In a 2002 survey by the Pew Forum on Religion and Public Life and the Pew Research Center for People and the Press, two-thirds of respondents said they consider the United States a "Christian nation" and 58 percent said the strength of American society is based on the religious faith of its people. But only 14 percent said it is essential that a person believe in "basic Judeo-Christian values" in order to be a good American.

From its founding to the late 1940s, the United States was commonly described as Christian, a trend epitomized by an 1892 Supreme Court ruling in which Justice David Brewer wrote, "This is a Christian nation."

According to a 1984 scholarly article by religion writer Mark Silk, "Judeo-Christian" wasn't used to refer to a common American outlook of values and beliefs until World War II, when the supposedly Christian Nazis and their death camps made future references to "our Christian civilization" sound ominously exclusive.

"`Judeo-Christian,' which in 1952 looked like an incredibly inclusive term, doesn't look very inclusive now," said Silk, now director of the Greenberg Center for the Study of Religion in Public Life at Trinity College, in Hartford. Conn., in an interview. "So we probably need a new term."
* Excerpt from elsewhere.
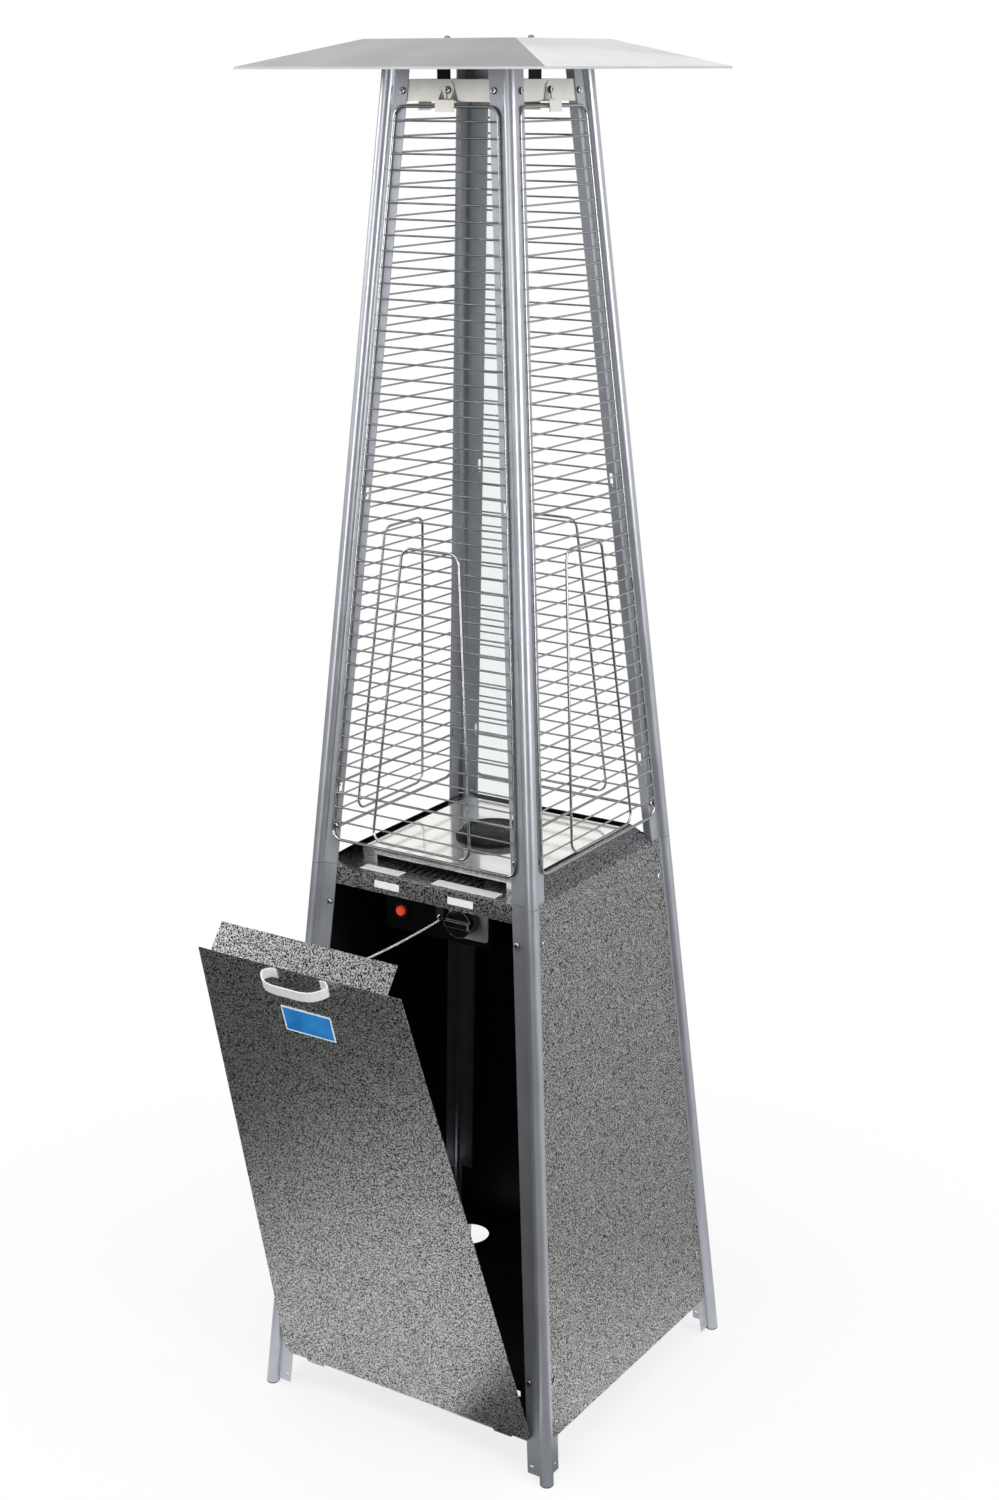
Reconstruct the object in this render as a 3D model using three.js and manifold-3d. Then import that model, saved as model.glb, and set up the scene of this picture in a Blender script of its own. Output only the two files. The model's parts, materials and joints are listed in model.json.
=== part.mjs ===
// Pyramid patio heater: a four-sided tapering tower with a glass flame tube, wire grilles,
// a flat-topped hood and a cabinet for a gas bottle whose front door leans open on a chain.
// Lengths are in millimetres, Z is up, the door faces -Y and the right side panel faces +X.

import * as THREE from 'three';
import { mergeVertices } from 'three/addons/utils/BufferGeometryUtils.js';
import Module from 'manifold-3d';

const wasm = await Module();
wasm.setup();

// Overall shape: the faces of the tower meet in four corner lines that lean inwards
const totalHeight = 2270;
const cornerAtGround = 286.5;
const cornerAtTop = 105;
const lean = (cornerAtGround - cornerAtTop) / totalHeight;
const sides = 4;
const quarterTurn = Math.PI / 2;

// Clearances
const seat = 0.3;
const runningGap = 0.5;
const overrun = 5;
const weld = 0.1;
const sameSpot = 1e-4;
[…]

But, Silk acknowledged, "I think Judeo-Christian-Islamic is going to be hard for the public to accept at this moment when you've just had people attacking the United States in the name of Islam."

While "Judeo-Christian" may not be used with the frequency heard in the 1950s, it's still a part of the vernacular, uttered recently by public officials ranging from Republican Attorney General John Ashcroft to Sen. Ted Kennedy, the Massachusetts Democrat.
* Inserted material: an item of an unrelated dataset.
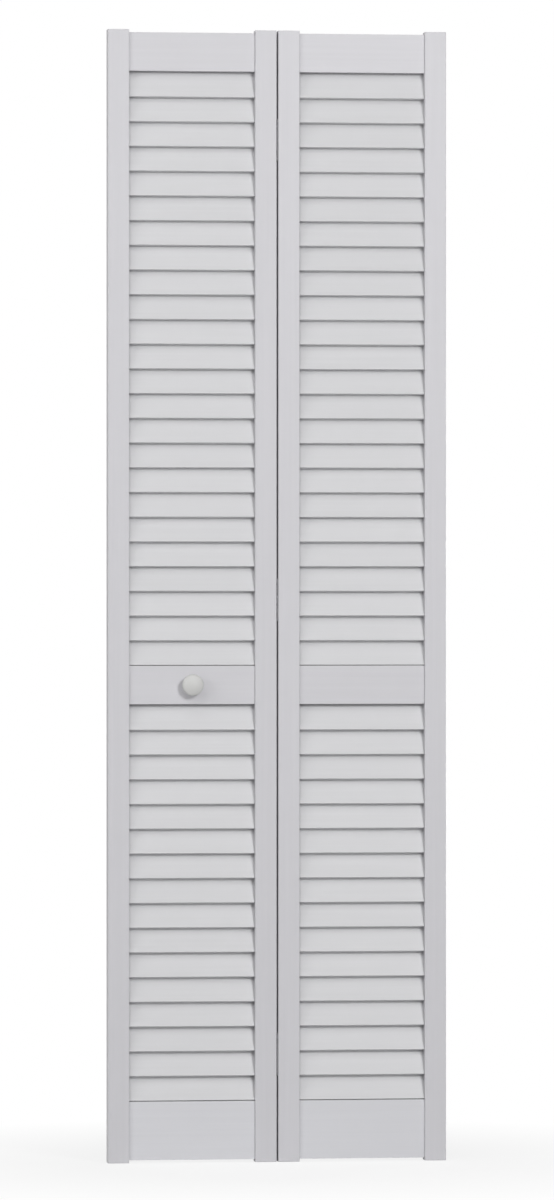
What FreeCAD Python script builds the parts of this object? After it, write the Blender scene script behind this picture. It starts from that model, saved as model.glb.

The movement to drop or change the phrase has some non-Muslim support, including the head of the National Council of Churches. The Rev. Bob Edgar, general secretary of the council, which represents 36 Christian denominations, said he prefers "Abrahamic" to "Judeo-Christian-Islamic" because it "rolls off the tongue a little easier."

"The more inclusive we can be, the more committed we are to the founding fathers and mothers who struggled with the issue of respect for each other's religious faiths," Edgar said.
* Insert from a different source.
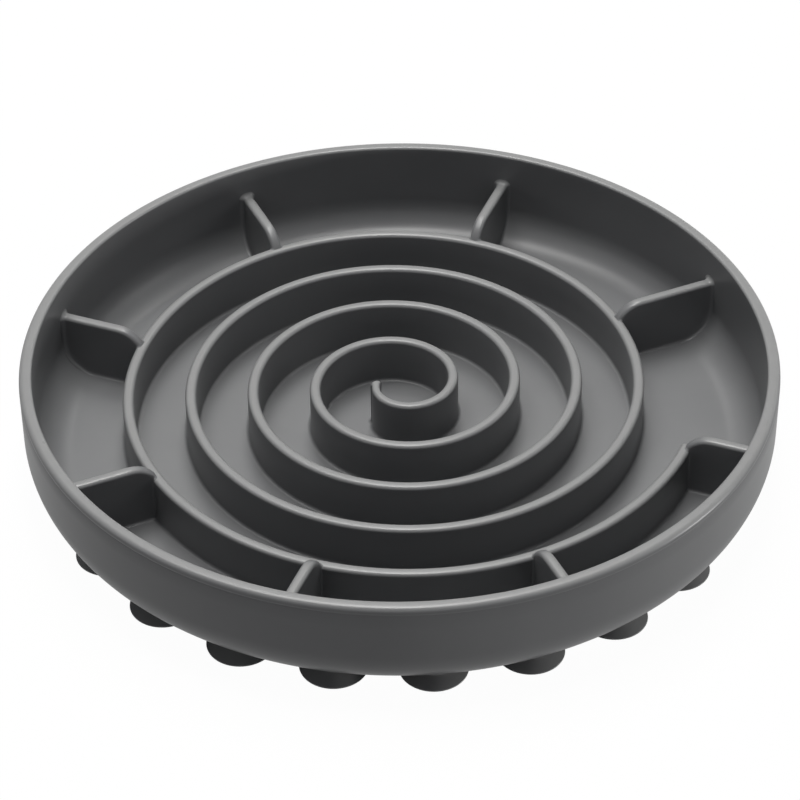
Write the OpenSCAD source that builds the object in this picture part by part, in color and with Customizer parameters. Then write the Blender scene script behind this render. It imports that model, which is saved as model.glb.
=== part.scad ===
// Slow feeder bowl in soft silicone: a round dish with a spiral wall on its floor, short
// dividers between the spiral and the outer wall, and a ring of suction cups underneath.
// The origin is on the bowl's axis, on the plane of the suction cups' lips. +Z is up and
// -Y is the side that faces the viewer.

/* [Bowl] */
// Outside diameter of the bowl
bowl_d = 220; // [200:1:260]
// Height of the rim above the plane that the suction cups stand on
bowl_h = 35; // [32:0.5:60]
// Thickness of the outer wall
wall_t = 3.7; // [2.5:0.1:5]
// Rounding of the rim's inner edge
rim_inner_r = 0.5; // [0.3:0.1:0.8]
// Rounding of the rim's outer edge
rim_outer_r = 1; // [0.9:0.1:1.5]
// Thickness of the floor
floor_t = 3; // [2:0.1:5]
// Outside rounding between the outer wall and the underside
heel_r = 15; // [10:0.5:18]
// Inside fillet between the outer wall and the floor
cove_r = 10; // [5:0.5:12]

/* [Spiral wall] */
// Height of the spiral wall above the floor
spiral_h = 14.6; // [8:0.1:18]
// Thickness of the spiral wall
spiral_t = 3.3; // [2.4:0.1:4.5]
// Clear width between the outer wall and the spiral where the spiral starts
moat_w = 17; // [14:0.1:24]
// Distance from one turn of the spiral to the next
spiral_pitch = 18.3; // [14:0.1:24]
// Radius of the spiral's centre line at its inner tip
eye_r = 6.6; // [5:0.1:12]
// How far the centre of the spiral lies behind the axis of the bowl
spiral_shift = 5.7; // [0:0.1:7]
// Fillet at the foot of the spiral and of the dividers
foot_r = 1; // [0.6:0.1:1.6]
// Rounding of the upper edges of the spiral and of the dividers
crest_r = 1; // [0.5:0.1:1.1]

/* [Dividers] */
// Height of the dividers above the floor
divider_h = 18.8; // [15:0.1:22]
// Thickness of a divider
divider_t = 3.3; // [2.4:0.1:4.5]
// Sideways shift of each divider from the line through the axis
divider_offset = 5.5; // [0:0.1:8]
// Direction of the first divider, counterclockwise from +X
divider_angle = 113.7; // [105:0.1:120]
// Rounding of the corner where a divider drops to the spiral
divider_corner_r = 6; // [4:0.1:8]
// Fillet in plan where a divider meets the outer wall
divider_flare_r = 2; // [1:0.1:3]

/* [Suction cups] */
// Diameter of a suction cup at its lip
cup_d = 19.3; // [14:0.1:22]
// Height of a suction cup from its lip to the underside of the bowl
cup_h = 2.7; // [2:0.1:6]
// Distance from the outside of the bowl in to the centres of the suction cups
cup_inset = 14.5; // [12:0.5:25]
// Direction of the first suction cup, counterclockwise from +X
cup_angle = 209.7; // [200:0.1:220]
// Thickness of a cup's lip at its edge
cup_lip_t = 0.5; // [0.3:0.05:1]
// Diameter of the neck between a cup and the underside
cup_neck_d = 10; // [6:0.1:12]
// Depth of the hollow under a cup
cup_hollow = 1.1; // [0.5:0.1:1.5]

/* [Hidden] */
// Dividers around the bowl
DIVIDERS = 8;
// Suction cups around the bowl
CUPS = 22;
// Stretches that the outer wall is divided into, counterclockwise from +X
QUARTERS = 4;
// Stretches that the spiral wall is divided into, from the outside in
RUNS = 5;
// The divider that the spiral starts at
START_DIVIDER = 4;

$fn = 96;
// Overrun of cutting shapes past what they cut
over = 1;
// Clearance between the end of a divider and the spiral wall that it stands against
seam = 0.1;
// How much rounder the foot of that clearance is than the spiral's own
seam_foot = 0.3;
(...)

There are other arguments for change, among them these:

  • Numbers. The U.S. Muslim population is growing. Estimates are disputed but range as high as 7 million. This compares to an estimated 5 million Jews. "Muslims are here, and there are 7 million of them, even though they're largely invisible to most Americans," said Saeed. "This necessitates some discussion about language."
  • Commonality. Even though many people emphasize the differences, Islam has similarities with Christianity and Judaism. "We believe in heaven and hell, in doing good deeds, in following the Ten Commandments," said Hannah Hawk, a spokesperson for the Houston Muslim Public Affairs Council. "Islamic values are not only compatible with American values, they're almost identical. I personally believe the most Islamic country in the world is America, where we believe in freedom of religion, freedom of the press and equality of all."
  • Diplomacy. When President Bush mentions "churches and synagogues," he's quick to add "mosques," but many Islamic nations still perceive the United States as a Christian country bent on dominating Muslims in a modern-day crusade. An inclusive change of language could alter that view, said Zahid Bukhari, director of Muslims in the American Public Square at Washington's Georgetown University. "It would convey a very positive message that it's not an issue of us versus them because Muslims are here," Bukhari said.
  • History. Some assert that African Muslims were among the slaves brought to America, as dramatized in Alex Haley's "Roots," a 1976 novel with a Muslim main character, Kunta Kinte. In addition, some argue that Islamic ideas helped shape the European West, which produced the values cherished by the Constitution's framers. "What we call Western culture is in fact based on Muslim Middle East culture, but the average American doesn't know that," said Sharifa Alkhateeb, president of the Washington-based Muslim Education Council.
  • Alkhateeb, a consultant for textbook companies and school systems across the country, doesn't like "Judeo-Christian-Islamic" because it excludes other minority religions. But she finds "Judeo-Christian" as outdated as calling pluralism and multiculturalism "just having blacks and whites together."

    Every time she meets public officials, whether Secretary of State Colin Powell or a small-town legislator, she asks them to include Muslim names and places in their speeches.

    "It's exactly in those little things that people gain recognition as human beings or lose it," said Alkhateeb, who is also the founder of the North American Council for Muslim Women. "The Jewish movement in this country made people allergic to mention even a single word that could possibly be construed as anti-Jewish, and people don't even think about such words, much less speak them, now.

    "How did that happen? One inch at a time, exactly as Muslims are trying to change the language now."

    Osama Siblani, an influential voice among American Muslims and publisher of the Arab-American News in Dearborn, Mich., takes an even broader view.

    "I believe we should call this the United States of America, made up of Hindus, Buddhists, Sikhs, Muslims, Christians, Jews and others," said Siblani. "This stuff about language has to stop. We are all just Americans."